For a long time there was a charming retro Charleston model. I had a crush on it for years. I could really see having a 2CV; it just speaks to me a bit more than average (which is saying something). I fit in one well (they are very narrow but tall), and it makes a perfectly good around-town scooter.
And I love the idea of rolling down that giant fabric roof on sunny days; this looks just like Oregon, heading up into the mountains…at a leisurely pace. Who’s in a hurry? Never in a 2CV. This is a car that forces one to slow life down; the 2ZEN.

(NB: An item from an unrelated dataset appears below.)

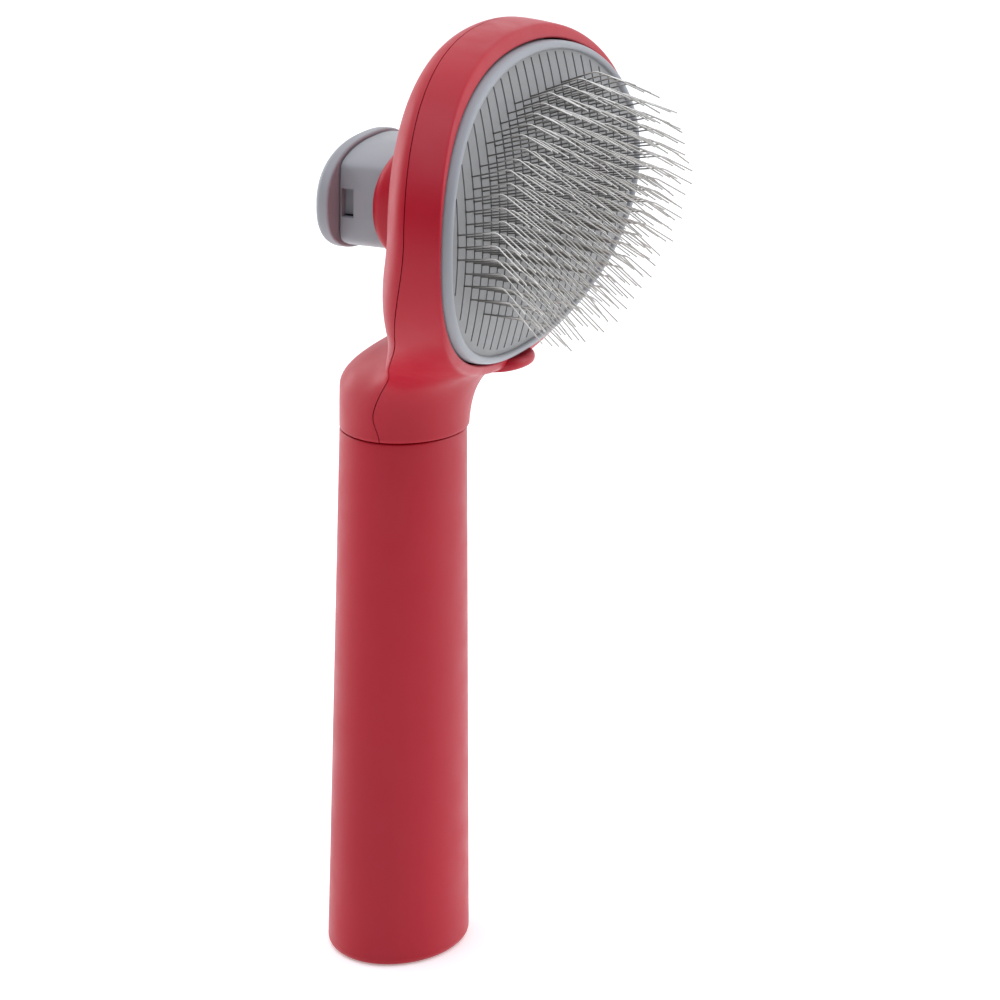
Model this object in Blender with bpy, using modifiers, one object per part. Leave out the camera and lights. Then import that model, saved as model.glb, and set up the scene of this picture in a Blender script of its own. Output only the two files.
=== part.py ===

That at least in part explains the 2CV’s appeal to European youths from the late sixties on, when it became what the VW Beetle was in the US. The Beetle never was much of a counter-culture-mobile in Europe, because too many kids grew up in one. But the 2CV really spoke to the younger generation, and became an icon.
Especially so, the Fourgonnette Van, which became the European equivalent of the VW hippie bus; a rite of passage for 1970s German college graduates was to take one across the Sahara, or some other exotic expedition. This one was shot more recently at the top Emigrant Pass near Death Valley (image: expeditionportal.com).
The Fourgonnette was highly original and extremely influential in its own right. It created the whole category of light vans based on small cars that has become a huge category on most parts of the world, and includes the Transit Connect.
The 2CV’s story could go on almost endlessly; so many variants; so many possibilities, so much goofiness, so much passion by its devoted cult of owners. Like this twin-engined 4×4 Sahara model, of which a few hundred were built. But mine has to end, and this is a mighty good place to do so. But feel free to keep adding to the story; it’s really just barely begun.